** Start DATA SEGMENT **

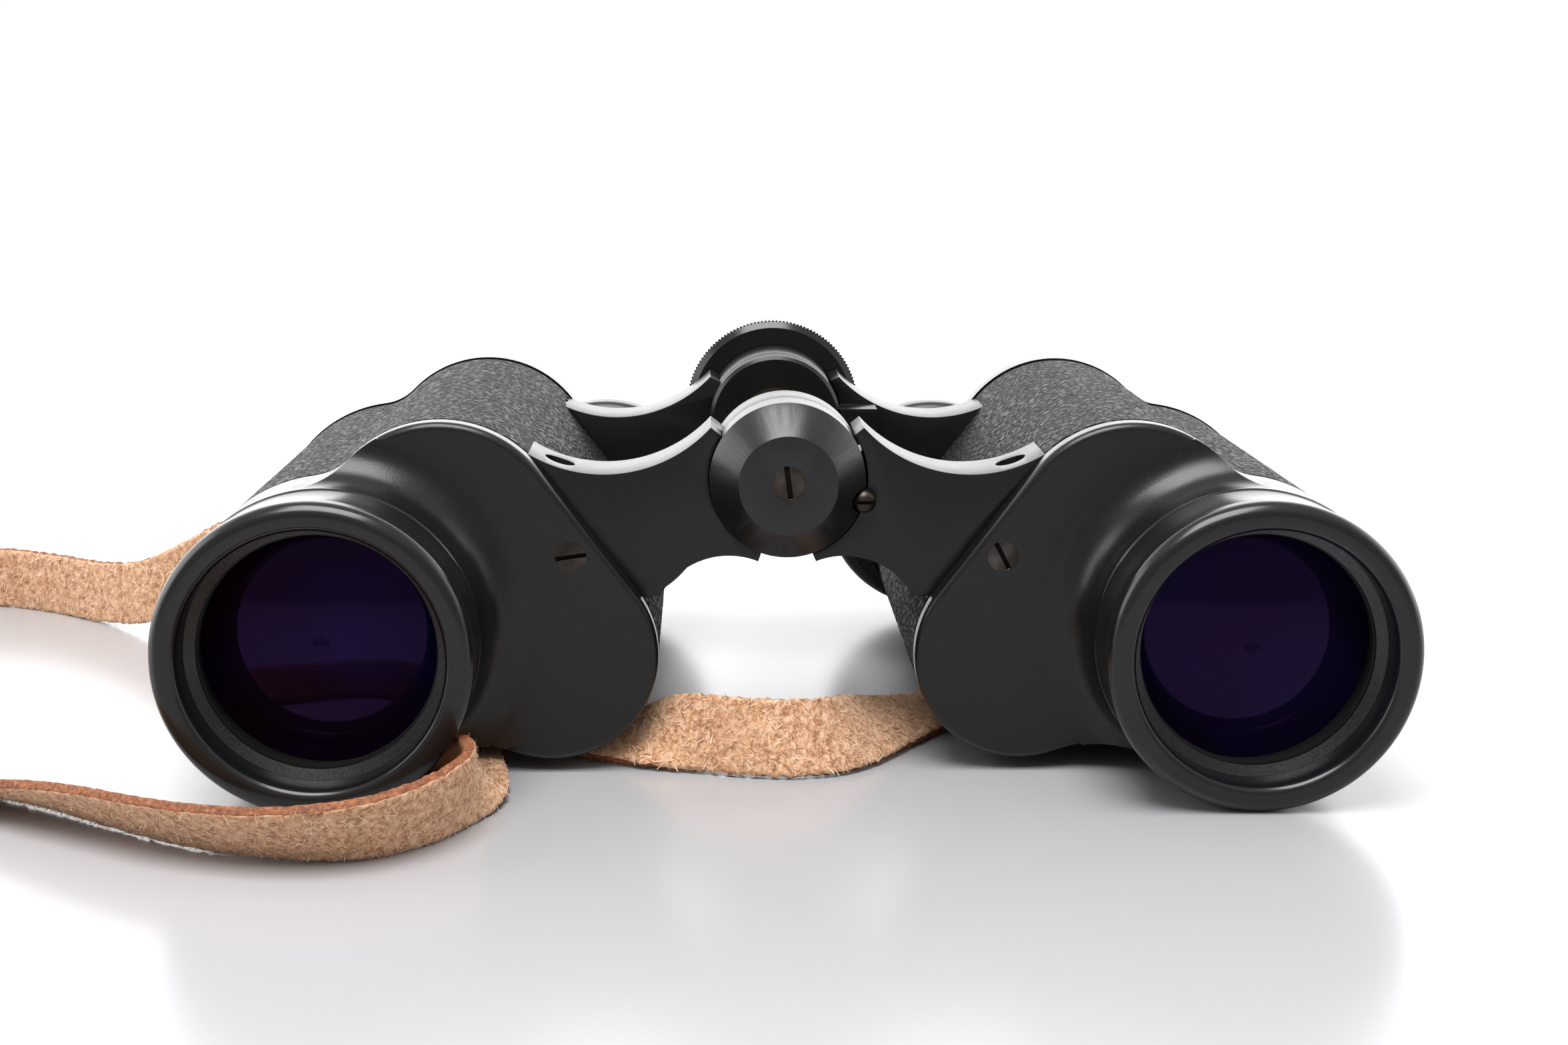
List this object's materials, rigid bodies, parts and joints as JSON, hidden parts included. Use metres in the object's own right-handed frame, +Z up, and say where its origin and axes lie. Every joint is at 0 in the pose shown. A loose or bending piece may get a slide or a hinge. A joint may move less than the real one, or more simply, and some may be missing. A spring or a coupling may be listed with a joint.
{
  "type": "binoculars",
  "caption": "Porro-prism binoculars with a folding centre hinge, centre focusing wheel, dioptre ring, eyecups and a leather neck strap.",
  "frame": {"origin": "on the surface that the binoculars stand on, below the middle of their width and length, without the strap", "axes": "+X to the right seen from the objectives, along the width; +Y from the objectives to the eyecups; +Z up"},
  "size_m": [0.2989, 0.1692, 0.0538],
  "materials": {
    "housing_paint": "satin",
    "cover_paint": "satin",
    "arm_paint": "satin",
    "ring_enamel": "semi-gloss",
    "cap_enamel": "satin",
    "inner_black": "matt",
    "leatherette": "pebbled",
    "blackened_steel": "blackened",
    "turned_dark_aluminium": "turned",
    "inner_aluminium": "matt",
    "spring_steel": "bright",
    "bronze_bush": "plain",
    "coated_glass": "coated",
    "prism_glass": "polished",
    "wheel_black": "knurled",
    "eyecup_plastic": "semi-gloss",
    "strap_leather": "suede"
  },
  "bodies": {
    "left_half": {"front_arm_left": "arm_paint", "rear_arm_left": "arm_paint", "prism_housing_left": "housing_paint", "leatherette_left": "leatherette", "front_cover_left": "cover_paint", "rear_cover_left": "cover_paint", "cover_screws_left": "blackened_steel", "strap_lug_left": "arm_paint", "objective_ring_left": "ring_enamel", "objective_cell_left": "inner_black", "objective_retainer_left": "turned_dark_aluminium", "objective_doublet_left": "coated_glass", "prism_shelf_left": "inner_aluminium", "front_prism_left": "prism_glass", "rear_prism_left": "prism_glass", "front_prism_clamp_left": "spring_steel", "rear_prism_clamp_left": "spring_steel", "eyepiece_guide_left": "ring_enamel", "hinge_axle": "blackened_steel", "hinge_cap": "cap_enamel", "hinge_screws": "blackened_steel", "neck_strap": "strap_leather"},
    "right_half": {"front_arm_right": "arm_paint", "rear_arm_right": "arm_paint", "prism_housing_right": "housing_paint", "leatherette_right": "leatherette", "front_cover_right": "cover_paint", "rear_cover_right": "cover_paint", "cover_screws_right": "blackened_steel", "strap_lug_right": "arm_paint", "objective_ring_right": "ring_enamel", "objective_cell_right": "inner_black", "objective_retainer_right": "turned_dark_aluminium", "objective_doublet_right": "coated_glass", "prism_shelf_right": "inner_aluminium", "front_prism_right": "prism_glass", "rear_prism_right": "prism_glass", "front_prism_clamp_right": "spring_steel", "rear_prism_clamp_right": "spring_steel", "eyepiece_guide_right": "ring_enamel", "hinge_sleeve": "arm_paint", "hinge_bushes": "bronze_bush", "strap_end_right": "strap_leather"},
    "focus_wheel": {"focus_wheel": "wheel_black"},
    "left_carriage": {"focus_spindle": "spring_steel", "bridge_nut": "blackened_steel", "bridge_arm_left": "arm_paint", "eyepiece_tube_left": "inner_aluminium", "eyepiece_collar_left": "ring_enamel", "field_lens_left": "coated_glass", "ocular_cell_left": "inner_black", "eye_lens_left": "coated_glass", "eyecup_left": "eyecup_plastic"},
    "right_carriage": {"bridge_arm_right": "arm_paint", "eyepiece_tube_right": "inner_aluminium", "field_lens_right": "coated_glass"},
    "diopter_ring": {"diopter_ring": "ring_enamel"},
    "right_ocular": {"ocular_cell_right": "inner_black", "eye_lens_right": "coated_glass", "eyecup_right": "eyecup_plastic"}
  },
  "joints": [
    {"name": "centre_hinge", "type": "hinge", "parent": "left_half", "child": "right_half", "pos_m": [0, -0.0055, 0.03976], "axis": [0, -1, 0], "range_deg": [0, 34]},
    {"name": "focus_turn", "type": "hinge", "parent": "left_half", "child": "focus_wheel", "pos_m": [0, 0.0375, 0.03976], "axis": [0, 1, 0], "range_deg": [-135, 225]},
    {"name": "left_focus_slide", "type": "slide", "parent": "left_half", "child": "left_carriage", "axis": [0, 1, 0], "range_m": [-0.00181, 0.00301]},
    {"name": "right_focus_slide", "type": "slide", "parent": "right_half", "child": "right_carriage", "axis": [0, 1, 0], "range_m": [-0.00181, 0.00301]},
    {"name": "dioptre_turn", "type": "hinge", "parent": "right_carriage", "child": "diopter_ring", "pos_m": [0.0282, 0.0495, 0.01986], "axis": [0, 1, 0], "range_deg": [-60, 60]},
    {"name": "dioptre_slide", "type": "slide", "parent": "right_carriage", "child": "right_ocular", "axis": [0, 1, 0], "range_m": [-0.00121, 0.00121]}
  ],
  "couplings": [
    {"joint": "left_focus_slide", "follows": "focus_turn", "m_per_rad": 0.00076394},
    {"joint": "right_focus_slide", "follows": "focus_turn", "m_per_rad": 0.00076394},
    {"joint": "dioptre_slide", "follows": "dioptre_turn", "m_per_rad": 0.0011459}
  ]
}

** End DATA SEGMENT **

Write the data back out verbatim.

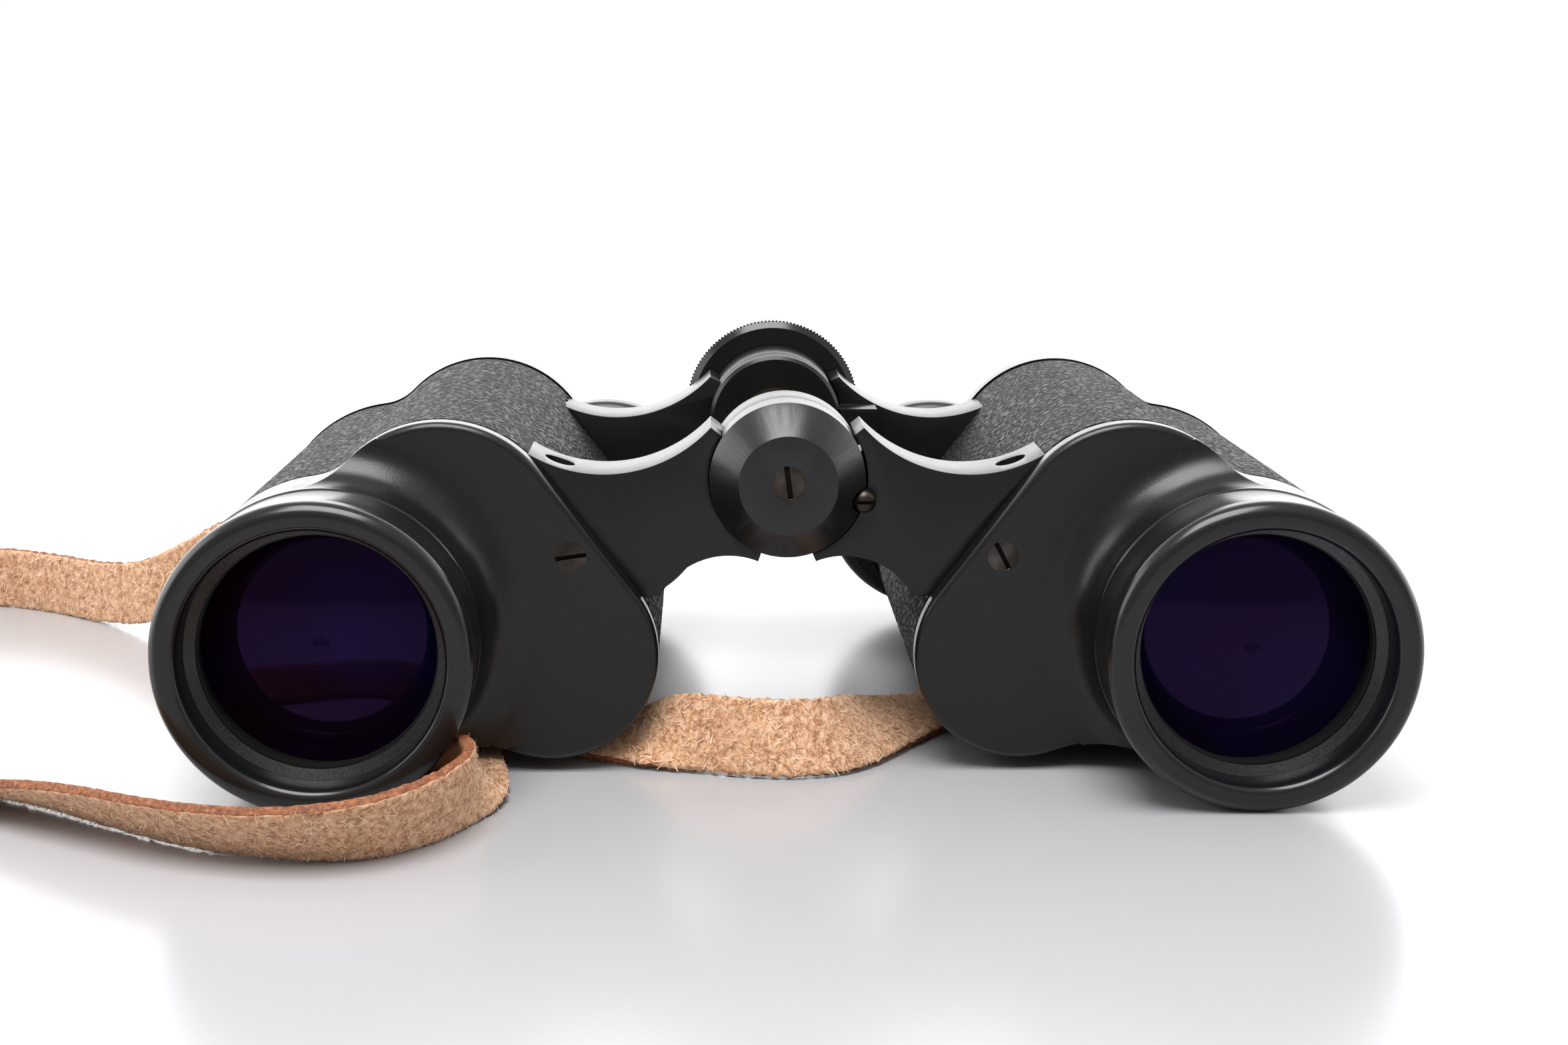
List this object's materials, rigid bodies, parts and joints as JSON, hidden parts included. Use metres in the object's own right-handed frame, +Z up, and say where its origin and axes lie. Every joint is at 0 in the pose shown. A loose or bending piece may get a slide or a hinge. A joint may move less than the real one, or more simply, and some may be missing. A spring or a coupling may be listed with a joint.
{
  "type": "binoculars",
  "caption": "Porro-prism binoculars with a folding centre hinge, centre focusing wheel, dioptre ring, eyecups and a leather neck strap.",
  "frame": {"origin": "on the surface that the binoculars stand on, below the middle of their width and length, without the strap", "axes": "+X to the right seen from the objectives, along the width; +Y from the objectives to the eyecups; +Z up"},
  "size_m": [0.2989, 0.1692, 0.0538],
  "materials": {
    "housing_paint": "satin",
    "cover_paint": "satin",
    "arm_paint": "satin",
    "ring_enamel": "semi-gloss",
    "cap_enamel": "satin",
    "inner_black": "matt",
    "leatherette": "pebbled",
    "blackened_steel": "blackened",
    "turned_dark_aluminium": "turned",
    "inner_aluminium": "matt",
    "spring_steel": "bright",
    "bronze_bush": "plain",
    "coated_glass": "coated",
    "prism_glass": "polished",
    "wheel_black": "knurled",
    "eyecup_plastic": "semi-gloss",
    "strap_leather": "suede"
  },
  "bodies": {
    "left_half": {"front_arm_left": "arm_paint", "rear_arm_left": "arm_paint", "prism_housing_left": "housing_paint", "leatherette_left": "leatherette", "front_cover_left": "cover_paint", "rear_cover_left": "cover_paint", "cover_screws_left": "blackened_steel", "strap_lug_left": "arm_paint", "objective_ring_left": "ring_enamel", "objective_cell_left": "inner_black", "objective_retainer_left": "turned_dark_aluminium", "objective_doublet_left": "coated_glass", "prism_shelf_left": "inner_aluminium", "front_prism_left": "prism_glass", "rear_prism_left": "prism_glass", "front_prism_clamp_left": "spring_steel", "rear_prism_clamp_left": "spring_steel", "eyepiece_guide_left": "ring_enamel", "hinge_axle": "blackened_steel", "hinge_cap": "cap_enamel", "hinge_screws": "blackened_steel", "neck_strap": "strap_leather"},
    "right_half": {"front_arm_right": "arm_paint", "rear_arm_right": "arm_paint", "prism_housing_right": "housing_paint", "leatherette_right": "leatherette", "front_cover_right": "cover_paint", "rear_cover_right": "cover_paint", "cover_screws_right": "blackened_steel", "strap_lug_right": "arm_paint", "objective_ring_right": "ring_enamel", "objective_cell_right": "inner_black", "objective_retainer_right": "turned_dark_aluminium", "objective_doublet_right": "coated_glass", "prism_shelf_right": "inner_aluminium", "front_prism_right": "prism_glass", "rear_prism_right": "prism_glass", "front_prism_clamp_right": "spring_steel", "rear_prism_clamp_right": "spring_steel", "eyepiece_guide_right": "ring_enamel", "hinge_sleeve": "arm_paint", "hinge_bushes": "bronze_bush", "strap_end_right": "strap_leather"},
    "focus_wheel": {"focus_wheel": "wheel_black"},
    "left_carriage": {"focus_spindle": "spring_steel", "bridge_nut": "blackened_steel", "bridge_arm_left": "arm_paint", "eyepiece_tube_left": "inner_aluminium", "eyepiece_collar_left": "ring_enamel", "field_lens_left": "coated_glass", "ocular_cell_left": "inner_black", "eye_lens_left": "coated_glass", "eyecup_left": "eyecup_plastic"},
    "right_carriage": {"bridge_arm_right": "arm_paint", "eyepiece_tube_right": "inner_aluminium", "field_lens_right": "coated_glass"},
    "diopter_ring": {"diopter_ring": "ring_enamel"},
    "right_ocular": {"ocular_cell_right": "inner_black", "eye_lens_right": "coated_glass", "eyecup_right": "eyecup_plastic"}
  },
  "joints": [
    {"name": "centre_hinge", "type": "hinge", "parent": "left_half", "child": "right_half", "pos_m": [0, -0.0055, 0.03976], "axis": [0, -1, 0], "range_deg": [0, 34]},
    {"name": "focus_turn", "type": "hinge", "parent": "left_half", "child": "focus_wheel", "pos_m": [0, 0.0375, 0.03976], "axis": [0, 1, 0], "range_deg": [-135, 225]},
    {"name": "left_focus_slide", "type": "slide", "parent": "left_half", "child": "left_carriage", "axis": [0, 1, 0], "range_m": [-0.00181, 0.00301]},
    {"name": "right_focus_slide", "type": "slide", "parent": "right_half", "child": "right_carriage", "axis": [0, 1, 0], "range_m": [-0.00181, 0.00301]},
    {"name": "dioptre_turn", "type": "hinge", "parent": "right_carriage", "child": "diopter_ring", "pos_m": [0.0282, 0.0495, 0.01986], "axis": [0, 1, 0], "range_deg": [-60, 60]},
    {"name": "dioptre_slide", "type": "slide", "parent": "right_carriage", "child": "right_ocular", "axis": [0, 1, 0], "range_m": [-0.00121, 0.00121]}
  ],
  "couplings": [
    {"joint": "left_focus_slide", "follows": "focus_turn", "m_per_rad": 0.00076394},
    {"joint": "right_focus_slide", "follows": "focus_turn", "m_per_rad": 0.00076394},
    {"joint": "dioptre_slide", "follows": "dioptre_turn", "m_per_rad": 0.0011459}
  ]
}